- [Work required]:
Only the lines between the line with "middle_y = (reach" and the line with "zip(*points))), Vector(map(max, zip(*points)))", together with those two lines themselves, are to be copied exactly.

- [Supplied data]:
%%

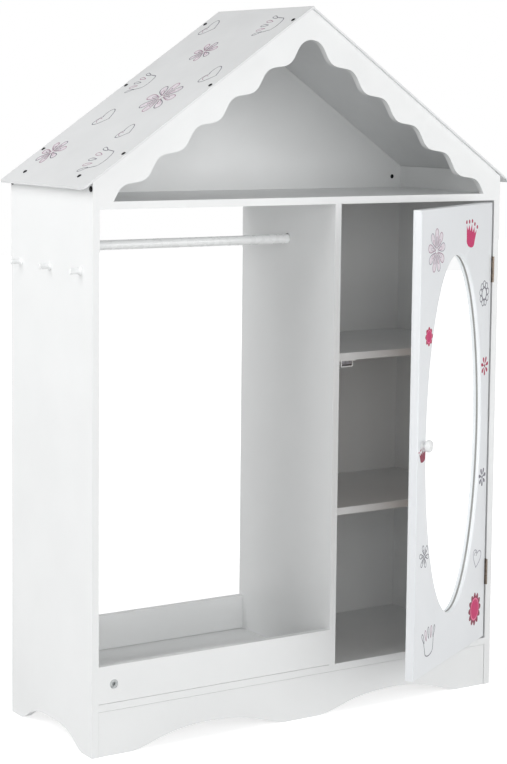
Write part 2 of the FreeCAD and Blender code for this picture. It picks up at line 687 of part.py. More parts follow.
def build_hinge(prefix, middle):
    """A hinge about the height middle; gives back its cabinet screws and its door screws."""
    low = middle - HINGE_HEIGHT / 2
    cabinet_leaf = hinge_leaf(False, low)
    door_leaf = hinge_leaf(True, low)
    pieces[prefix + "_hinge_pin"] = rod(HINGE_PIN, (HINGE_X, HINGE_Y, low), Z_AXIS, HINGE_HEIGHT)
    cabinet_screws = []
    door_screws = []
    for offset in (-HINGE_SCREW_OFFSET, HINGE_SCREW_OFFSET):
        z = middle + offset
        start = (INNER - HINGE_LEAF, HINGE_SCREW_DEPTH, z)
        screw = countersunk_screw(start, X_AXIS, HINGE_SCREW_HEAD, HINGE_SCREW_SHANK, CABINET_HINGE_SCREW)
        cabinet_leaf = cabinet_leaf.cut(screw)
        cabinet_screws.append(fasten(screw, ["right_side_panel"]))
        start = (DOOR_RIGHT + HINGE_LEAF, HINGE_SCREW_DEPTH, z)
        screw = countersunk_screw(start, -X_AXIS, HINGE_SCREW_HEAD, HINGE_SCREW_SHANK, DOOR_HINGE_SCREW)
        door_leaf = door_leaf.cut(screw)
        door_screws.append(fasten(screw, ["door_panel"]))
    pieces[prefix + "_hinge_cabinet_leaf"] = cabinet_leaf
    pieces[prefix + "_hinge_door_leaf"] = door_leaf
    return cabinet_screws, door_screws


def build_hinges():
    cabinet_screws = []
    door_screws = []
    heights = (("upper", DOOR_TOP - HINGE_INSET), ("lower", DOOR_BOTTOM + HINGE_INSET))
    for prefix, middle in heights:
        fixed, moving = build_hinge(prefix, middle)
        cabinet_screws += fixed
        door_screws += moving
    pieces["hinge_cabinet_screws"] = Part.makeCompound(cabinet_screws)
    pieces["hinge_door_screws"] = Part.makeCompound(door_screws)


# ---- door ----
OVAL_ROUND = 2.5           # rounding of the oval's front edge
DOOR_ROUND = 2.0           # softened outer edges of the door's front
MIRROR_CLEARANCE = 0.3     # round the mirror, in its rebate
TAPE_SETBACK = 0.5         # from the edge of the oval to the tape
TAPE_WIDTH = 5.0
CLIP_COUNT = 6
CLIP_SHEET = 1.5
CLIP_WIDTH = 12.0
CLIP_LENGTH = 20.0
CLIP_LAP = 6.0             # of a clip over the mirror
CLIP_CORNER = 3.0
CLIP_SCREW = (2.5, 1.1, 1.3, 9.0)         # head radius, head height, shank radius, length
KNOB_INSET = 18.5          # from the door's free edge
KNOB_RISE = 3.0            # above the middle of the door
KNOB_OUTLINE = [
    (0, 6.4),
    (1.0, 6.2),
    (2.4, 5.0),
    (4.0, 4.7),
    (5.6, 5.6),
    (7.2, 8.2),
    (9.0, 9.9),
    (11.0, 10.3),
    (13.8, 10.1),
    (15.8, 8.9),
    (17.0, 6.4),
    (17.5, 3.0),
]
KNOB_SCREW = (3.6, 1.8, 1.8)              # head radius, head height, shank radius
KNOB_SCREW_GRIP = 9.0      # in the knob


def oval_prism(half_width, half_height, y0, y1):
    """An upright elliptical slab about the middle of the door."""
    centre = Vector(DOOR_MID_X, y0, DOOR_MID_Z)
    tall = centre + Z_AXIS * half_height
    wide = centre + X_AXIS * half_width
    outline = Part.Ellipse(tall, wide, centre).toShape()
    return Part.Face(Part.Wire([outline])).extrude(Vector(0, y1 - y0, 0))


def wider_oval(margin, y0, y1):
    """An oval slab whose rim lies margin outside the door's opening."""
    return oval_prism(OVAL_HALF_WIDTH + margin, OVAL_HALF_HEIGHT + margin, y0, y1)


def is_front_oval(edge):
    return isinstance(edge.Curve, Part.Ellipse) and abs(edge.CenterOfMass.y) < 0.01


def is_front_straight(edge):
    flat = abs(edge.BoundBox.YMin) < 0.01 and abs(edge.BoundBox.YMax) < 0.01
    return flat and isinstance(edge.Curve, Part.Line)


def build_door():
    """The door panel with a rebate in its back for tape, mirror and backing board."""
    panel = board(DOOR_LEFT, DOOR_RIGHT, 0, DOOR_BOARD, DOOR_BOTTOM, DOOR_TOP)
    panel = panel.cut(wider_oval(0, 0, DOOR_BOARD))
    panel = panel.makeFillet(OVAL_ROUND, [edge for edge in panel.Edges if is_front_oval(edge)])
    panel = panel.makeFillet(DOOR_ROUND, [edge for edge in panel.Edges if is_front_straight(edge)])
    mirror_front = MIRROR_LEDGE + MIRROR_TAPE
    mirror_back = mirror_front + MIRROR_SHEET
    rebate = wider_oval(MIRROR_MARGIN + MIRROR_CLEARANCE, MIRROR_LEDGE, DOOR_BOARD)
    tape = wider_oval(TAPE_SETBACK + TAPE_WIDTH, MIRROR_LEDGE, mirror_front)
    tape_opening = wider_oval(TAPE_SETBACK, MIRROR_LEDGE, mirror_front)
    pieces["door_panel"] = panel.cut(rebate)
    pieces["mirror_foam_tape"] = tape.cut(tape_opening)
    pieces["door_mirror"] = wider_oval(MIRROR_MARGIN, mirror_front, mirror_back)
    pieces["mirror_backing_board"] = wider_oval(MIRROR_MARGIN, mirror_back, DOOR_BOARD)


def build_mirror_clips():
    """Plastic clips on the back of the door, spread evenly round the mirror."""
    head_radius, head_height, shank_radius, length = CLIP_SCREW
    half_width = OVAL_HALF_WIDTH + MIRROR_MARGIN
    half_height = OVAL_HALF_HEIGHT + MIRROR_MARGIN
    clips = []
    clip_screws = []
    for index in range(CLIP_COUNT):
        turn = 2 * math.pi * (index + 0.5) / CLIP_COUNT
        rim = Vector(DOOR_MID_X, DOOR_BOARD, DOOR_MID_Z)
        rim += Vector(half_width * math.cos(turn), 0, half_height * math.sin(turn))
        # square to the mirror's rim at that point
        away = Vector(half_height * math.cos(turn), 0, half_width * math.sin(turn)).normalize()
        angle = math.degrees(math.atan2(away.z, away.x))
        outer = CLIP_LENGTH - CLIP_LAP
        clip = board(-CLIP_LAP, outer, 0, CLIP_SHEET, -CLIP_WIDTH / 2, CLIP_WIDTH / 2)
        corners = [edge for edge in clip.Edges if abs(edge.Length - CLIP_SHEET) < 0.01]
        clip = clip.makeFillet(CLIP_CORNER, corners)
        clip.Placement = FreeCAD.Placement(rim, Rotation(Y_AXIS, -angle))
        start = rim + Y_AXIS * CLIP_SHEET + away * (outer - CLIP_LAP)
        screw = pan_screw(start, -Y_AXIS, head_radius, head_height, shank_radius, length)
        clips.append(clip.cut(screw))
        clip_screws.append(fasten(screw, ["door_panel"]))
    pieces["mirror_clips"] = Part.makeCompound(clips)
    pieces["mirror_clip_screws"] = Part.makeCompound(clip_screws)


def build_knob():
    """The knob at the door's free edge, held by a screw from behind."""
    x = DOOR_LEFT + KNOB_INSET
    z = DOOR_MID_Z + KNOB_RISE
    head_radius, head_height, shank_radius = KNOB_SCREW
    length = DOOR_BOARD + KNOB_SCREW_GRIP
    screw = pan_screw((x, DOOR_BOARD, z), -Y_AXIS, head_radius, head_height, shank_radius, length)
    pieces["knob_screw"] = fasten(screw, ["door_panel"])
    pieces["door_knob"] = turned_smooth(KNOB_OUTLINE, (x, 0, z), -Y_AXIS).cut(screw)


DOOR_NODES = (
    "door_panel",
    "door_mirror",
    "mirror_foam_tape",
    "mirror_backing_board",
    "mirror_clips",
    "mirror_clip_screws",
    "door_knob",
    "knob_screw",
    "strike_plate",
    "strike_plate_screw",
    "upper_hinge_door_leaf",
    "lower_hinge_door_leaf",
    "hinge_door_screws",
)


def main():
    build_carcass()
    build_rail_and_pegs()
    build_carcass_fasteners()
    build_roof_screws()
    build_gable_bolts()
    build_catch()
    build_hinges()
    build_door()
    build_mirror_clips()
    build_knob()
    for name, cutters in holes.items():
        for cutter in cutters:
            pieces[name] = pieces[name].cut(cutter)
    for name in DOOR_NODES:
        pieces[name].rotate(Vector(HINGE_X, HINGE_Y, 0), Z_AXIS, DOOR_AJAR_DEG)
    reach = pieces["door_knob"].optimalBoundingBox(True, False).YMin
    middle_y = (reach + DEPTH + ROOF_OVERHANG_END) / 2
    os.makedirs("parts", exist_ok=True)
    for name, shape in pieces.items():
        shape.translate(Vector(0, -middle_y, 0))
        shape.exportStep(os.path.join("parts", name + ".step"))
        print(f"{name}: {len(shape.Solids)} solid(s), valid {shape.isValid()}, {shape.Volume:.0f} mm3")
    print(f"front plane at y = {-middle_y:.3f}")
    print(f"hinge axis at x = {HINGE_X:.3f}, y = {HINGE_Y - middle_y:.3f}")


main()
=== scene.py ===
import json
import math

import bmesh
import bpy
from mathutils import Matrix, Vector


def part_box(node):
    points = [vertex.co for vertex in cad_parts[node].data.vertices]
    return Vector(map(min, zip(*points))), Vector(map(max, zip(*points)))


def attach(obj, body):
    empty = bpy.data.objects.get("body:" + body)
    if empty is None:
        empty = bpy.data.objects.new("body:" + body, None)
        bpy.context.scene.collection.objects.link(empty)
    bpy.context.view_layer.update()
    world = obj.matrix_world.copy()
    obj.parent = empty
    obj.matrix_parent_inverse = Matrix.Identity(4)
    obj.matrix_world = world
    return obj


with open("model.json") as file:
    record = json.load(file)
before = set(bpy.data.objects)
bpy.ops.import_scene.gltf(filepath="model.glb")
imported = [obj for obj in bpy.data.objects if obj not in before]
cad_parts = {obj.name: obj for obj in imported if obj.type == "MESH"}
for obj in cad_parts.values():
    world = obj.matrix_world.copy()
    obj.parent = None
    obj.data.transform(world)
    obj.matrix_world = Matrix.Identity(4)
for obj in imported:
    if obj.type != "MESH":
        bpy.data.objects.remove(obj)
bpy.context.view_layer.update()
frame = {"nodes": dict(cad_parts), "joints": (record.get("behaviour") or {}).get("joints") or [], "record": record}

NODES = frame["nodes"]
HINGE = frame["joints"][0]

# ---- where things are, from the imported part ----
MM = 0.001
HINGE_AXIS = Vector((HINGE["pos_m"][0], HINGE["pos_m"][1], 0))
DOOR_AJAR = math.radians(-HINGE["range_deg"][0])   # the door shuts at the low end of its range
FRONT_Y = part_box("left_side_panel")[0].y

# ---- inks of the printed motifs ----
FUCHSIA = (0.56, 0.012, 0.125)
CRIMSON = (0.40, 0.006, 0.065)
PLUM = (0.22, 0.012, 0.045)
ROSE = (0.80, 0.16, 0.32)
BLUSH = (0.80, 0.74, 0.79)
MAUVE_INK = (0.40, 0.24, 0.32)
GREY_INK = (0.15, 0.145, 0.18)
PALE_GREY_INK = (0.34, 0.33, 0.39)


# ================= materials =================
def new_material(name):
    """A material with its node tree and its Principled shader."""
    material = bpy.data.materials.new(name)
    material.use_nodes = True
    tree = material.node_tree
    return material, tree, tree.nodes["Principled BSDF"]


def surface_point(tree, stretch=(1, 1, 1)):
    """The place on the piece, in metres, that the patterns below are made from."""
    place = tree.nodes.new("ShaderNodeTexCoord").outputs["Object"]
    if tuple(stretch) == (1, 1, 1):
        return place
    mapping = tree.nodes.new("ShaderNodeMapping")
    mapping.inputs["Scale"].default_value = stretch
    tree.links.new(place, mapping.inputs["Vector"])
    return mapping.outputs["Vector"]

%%

- [Response below]:
    middle_y = (reach + DEPTH + ROOF_OVERHANG_END) / 2
    os.makedirs("parts", exist_ok=True)
    for name, shape in pieces.items():
        shape.translate(Vector(0, -middle_y, 0))
        shape.exportStep(os.path.join("parts", name + ".step"))
        print(f"{name}: {len(shape.Solids)} solid(s), valid {shape.isValid()}, {shape.Volume:.0f} mm3")
    print(f"front plane at y = {-middle_y:.3f}")
    print(f"hinge axis at x = {HINGE_X:.3f}, y = {HINGE_Y - middle_y:.3f}")


main()
=== scene.py ===
import json
import math

import bmesh
import bpy
from mathutils import Matrix, Vector


def part_box(node):
    points = [vertex.co for vertex in cad_parts[node].data.vertices]
    return Vector(map(min, zip(*points))), Vector(map(max, zip(*points)))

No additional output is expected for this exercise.